The challenge is to find the target table, or Datastore, for a given Mapping in ODI 12c, or Interface in ODI 11g. When I say “find”, I mean query the ODI work repository tables and return the target table, or tables in 12c, for a given Mapping. Luckily, I’m equipped with some guidance from our friends at My Oracle Support. If you look at support document Oracle Data Integrator 11g and 12c Repository Description (Doc ID 1903225.1) you’ll find the data dictionaries for both ODI11g (188.8.131.52.0+) and ODI12c (12.1.2, 12.1.3, & 12.2.1). These are invaluable resources from Oracle – though the may be works in progress and somewhat incomplete!
Let’s take a look first at ODI 11g and how simple things used to be. Back when Interfaces were the mechanism for extracting, transforming, and loading, we were allowed only 1 single target Datastore. Ahh, those were the good ‘ol days! Digging into the repository we really only had one place to look for the target table – SNP_POP. This table in the ODI 11g repository, SNP_POP (which essentially stands for Synopsis – Populate), contains a column I_TABLE. This identifying column represents the target table for that particular Interface. Here’s a query that ties it all together.
select p.pop_name interface_name, t.table_name target_table, m.cod_mod model_code from snp_pop p inner join snp_table t on p.i_table = t.i_table inner join snp_model m on t.i_mod = m.i_mod;
As you can see, the key to capturing the target table for an Interface is simply in the SNP_POP.I_TABLE column. Because there is only one target, we can easily figure it out.
Now, ODI 12c is where the real challenge lies. As you may know, with the move from Interfaces in 11g to flow based Mappings in 12c, we were allowed to do new and exciting things, such as load multiple target tables from a single Mapping. We may also have a case where a Datastore component maps to a Filter component, which then maps to another Datastore component, etc. As you can see in the image below, we can have lots of tables, and lots of tables that may be sources or targets, but we’re only interested in the final target table (or tables, for that matter!).

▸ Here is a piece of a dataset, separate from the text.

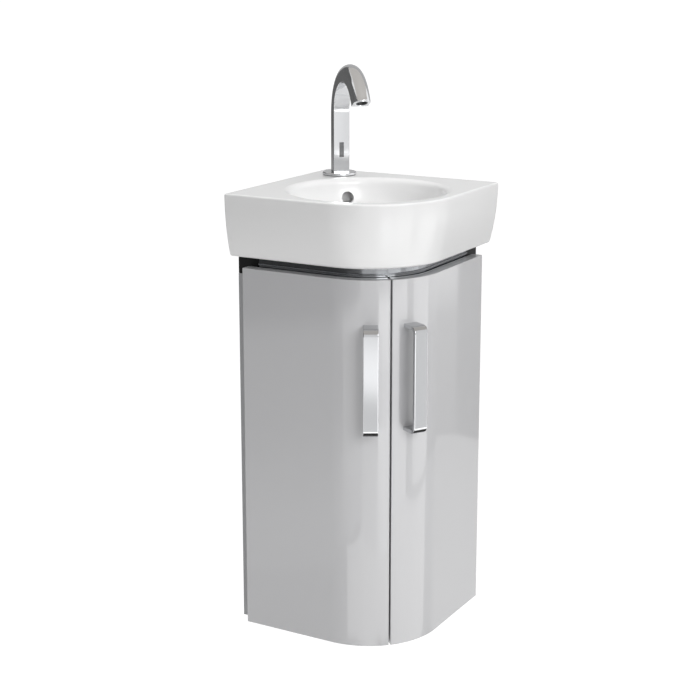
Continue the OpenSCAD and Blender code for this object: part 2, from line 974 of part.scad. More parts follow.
// Soft buffers on the door's round inner face, above and below the opening
module buffer_set() {
    inner = door_corner - door_t;
    color(pipe_white) for (z = [panel_t / 2, carcass_h - panel_t / 2]) {
        translate([corner_at, -corner_at, z]) rotate([0, 0, buffer_angle - 90]) difference() {
            rotate([0, 90, 0]) cylinder(r = buffer_r, h = inner + over);
            translate([0, 0, -2 * buffer_r])
                cylinder(r = front_corner + buffer_air, h = 4 * buffer_r);
            translate([0, 0, -2 * buffer_r]) tube(2 * inner, inner, 4 * buffer_r);
        }
    }
}

module door_left() {
    door_leaf();
}

module door_right() {
    mirrored() door_leaf();
}

module handle_left() {
    strap_handle();
}

module handle_right() {
    mirrored() strap_handle();
}

module handle_screws_left() {
    handle_screw_set();
}

module handle_screws_right() {
    mirrored() handle_screw_set();
}

module door_buffers_left() {
    buffer_set();
}

module door_buffers_right() {
    mirrored() buffer_set();
}

// ---- Basin ----

// Section of the basin's front: a slow curve inwards and a round lower edge
module basin_section() {
    sweep_at = basin_reach - front_sweep_r;
    foot_x = sweep_at + sqrt(pow(front_sweep_r - basin_foot_r, 2) - pow(basin_h - basin_foot_r, 2));
    intersection() {
        square([basin_reach, basin_h]);
        translate([sweep_at, basin_h]) circle(r = front_sweep_r);
        union() {
            square([foot_x, basin_h]);
            translate([0, basin_foot_r]) square([basin_reach, basin_h]);
            translate([foot_x, basin_foot_r]) circle(r = basin_foot_r);
        }
        union() {
            square([basin_reach - basin_edge_r, basin_h]);
            square([basin_reach, basin_h - basin_edge_r]);
            translate([basin_reach - basin_edge_r, basin_h - basin_edge_r]) circle(r = basin_edge_r);
        }
    }
}

module basin_outside() {
    at = basin_reach - basin_corner;
    along_left(0, at) basin_section();
    mirrored() along_left(0, at) basin_section();
    round_corner(at, 0, 90) intersection() {
        basin_section();
        translate([at, 0]) square([basin_corner, basin_h]);
    }
}

// Half section of the bowl, grown by the shell's thickness for its outside
module bowl_half(grow) {
    intersection() {
        union() {
            translate([bend_in, bend_z]) circle(r = bowl_bend + grow);
            translate([0, floor_h - grow]) square([bend_in, basin_h]);
        }
        square([basin_reach, basin_h]);
    }
}

// What the rolled rim leaves open: its round meets the bowl's bend without a step
module rim_half() {
    difference() {
        translate([0, roll_z]) square([rim_out, basin_h - roll_z + over]);
        translate([rim_out, rim_z]) circle(r = rim_roll);
    }
}

module at_bowl() {
    translate([bowl_centre, -bowl_centre, 0]) children();
}

// Open space under the deck, round the bowl and above the flat foot
module underside() {
    low = basin_reach - foot_in;
    high = basin_reach - 2 * deck_t;
    difference() {
        union() {
            translate([0, 0, -over]) linear_extrude(deck_t + 2 * over) intersection() {
                corner_plan(low, basin_corner - foot_in);
                translate([deck_t, -basin_reach]) square([basin_reach, basin_reach - deck_t]);
            }
            translate([0, 0, deck_t]) linear_extrude(basin_h - 2 * deck_t) intersection() {
                corner_plan(high, basin_corner - 2 * deck_t);
                translate([deck_t, -basin_reach]) square([basin_reach, basin_reach - deck_t]);
            }
        }
        at_bowl() rotate_extrude() bowl_half(shell_t);
        at_bowl() translate([0, 0, -2 * over]) cylinder(r = boss_r, h = basin_h / 2);
        overflow_box(shell_t);
    }
}

// Duct from the overflow hole down to the drain, grown by the shell for its outside
module overflow_box(grow) {
    wide = 2 * overflow_r + grow;
    top = basin_h - overflow_drop + overflow_r;
    on_diagonal(duct_out - grow / 2) translate([0, -wide / 2, shell_t / 2 - grow / 2]) {
        cube([shell_t + grow / 2, wide, top - shell_t / 2 + grow / 2]);
        cube([bowl_out - duct_out, wide, shell_t + grow / 2]);
    }
}

module basin() {
    color(glaze_white) translate([0, 0, basin_z]) difference() {
        basin_outside();
        at_bowl() rotate_extrude() bowl_half(0);
        at_bowl() rotate_extrude() rim_half();
        underside();
        at_bowl() translate([0, 0, -over]) cylinder(r = drain_hole_r, h = floor_h + 2 * over);
        on_diagonal(duct_out + shell_t / 2) translate([0, 0, basin_h - overflow_drop])
            rotate([0, 90, 0]) cylinder(r = overflow_r, h = 3 * shell_t);
        overflow_box(0);
        on_diagonal(tap_out) cylinder(r = tap_hole_r, h = basin_h + over);
        basin_bolt_hole();
        mirrored() basin_bolt_hole();
    }
}

module basin_bolt_hole() {
    translate([-over, -basin_bolt_out, basin_bolt_z]) rotate([0, 90, 0])
        cylinder(r = basin_bolt_r, h = deck_t + 2 * over);
}

// ---- Tap ----

// D-shaped section: flat front at the arch's inner side, round back
module tap_section() {
    translate([front_u, -tap_w / 2]) square([flat_d, tap_w]);
    translate([front_u + flat_d, 0]) circle(r = tap_w / 2);
}

// Places a section or bore on the column and round the arch
module at_arch() {
    on_diagonal(tap_out + arch_r) translate([0, 0, tap_z + arch_z]) rotate([90, 0, 0]) children();
}

module tap_sweep() {
    at_arch() rotate_extrude(angle = arch_turn, start = 180 - arch_turn) children();
}

module tap_column() {
    on_diagonal(tap_out + arch_r) translate([0, 0, tap_z]) rotate([0, 0, 180])
        linear_extrude(arch_z) children();
}

// The spout's open end, with Z along the water's way out
module at_outlet() {
    at_arch() rotate([0, 0, 180 - arch_turn]) translate([arch_r, 0, 0]) rotate([90, 0, 0]) children();
}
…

Ok, so let’s dig into the Work Repository now. It seems an ODI Mapping can’t be that much more difficult than an Interface, right? Well…

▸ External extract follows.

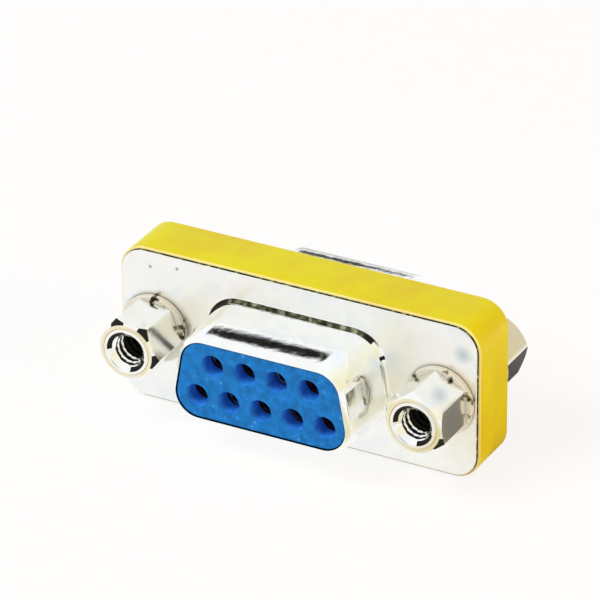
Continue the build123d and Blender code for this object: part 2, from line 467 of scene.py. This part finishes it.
def oiled_brass():
    """Brass that the tool cut last, with old oil baked on: nearly black, with dull glints."""
    stops = [(0.4, "#080604"), (0.6, "#1B1610"), (0.75, "#4A4030")]
    return marked_metal("cut_brass_oil_blackened", stops, streak_size=0.5 * MM)


def zinc_plated_spring_steel():
    """Spring wire, coiled, flattened and zinc plated: dull cream, with black patches of old oil."""
    stops = [(0.34, "#100D08"), (0.39, "#8E8468"), (0.44, "#F4EFE0")]
    return marked_metal("coiled_spring_steel_zinc_plated", stops, streak_size=1.0 * MM)


def gold_flashed_bronze(colour):
    """Phosphor bronze strip, rolled to a tube and gold flashed: deep and reddish in its hole."""
    return plated_metal(
        "rolled_bronze_gold_flashed", colour, shadow=linear("#120608"),
        ripple_size=0.4 * MM, ripple_depth=0.003 * MM, roughness=0.3)


def turned_brass(colour):
    """Plain drawn brass bar, cut, drilled and tapped: warm and satin, a bit uneven."""
    return plated_metal(
        "drawn_brass_plain", colour, shadow=linear("#4A3512"),
        ripple_size=0.6 * MM, ripple_depth=0.004 * MM, roughness=0.28)


# Cards on the floor that only polish mirrors: a dark one with a warm edge behind the
# changer's right end, and a warm one before it
DARK_CARD = (15 * MM, 14 * MM, 0)
DARK_CARD_REACH = 40 * MM
WARM_CARD = (20 * MM, -17 * MM, 0)
WARM_CARD_FULL = 9 * MM
WARM_CARD_REACH = 15 * MM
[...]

First, there are quite a few tables related to the Mapping itself.
SNP_MAPPING SNP_MAP_ATTR SNP_MAP_ATTR_INFO SNP_MAP_COMP SNP_MAP_COMP_TYPE SNP_MAP_CONN SNP_MAP_CP SNP_MAP_CP_ROLE SNP_MAP_DATA_TYPE SNP_MAP_EXPR SNP_MAP_EXPR_REF SNP_MAP_PROP SNP_MAP_PROP_DEF SNP_MAP_REF SNP_MAP_REF_PP
Whoa…we’ve got some work to do. Lucky for you, I’ve already done the work. Let’s look at how it all fits together. We can start with the Mapping (SNP_MAPPING) table. We also have different components on the Mapping, such as Lookups, etc, so we can join in the table SNP_MAP_COMP as well. Here’s the information we’ll be able to see with that simple join.
select ... from snp_mapping m inner join snp_map_comp mc on m.i_mapping = mc.i_owner_mapping
That’s interesting, we’ve captured all components in the mapping. But there are still quite a lot of non-targets here. Ok, maybe if we add the connection points for each component we can find the input and output for each. Components each have an input connector point, allowing an output from a different component to flow into it.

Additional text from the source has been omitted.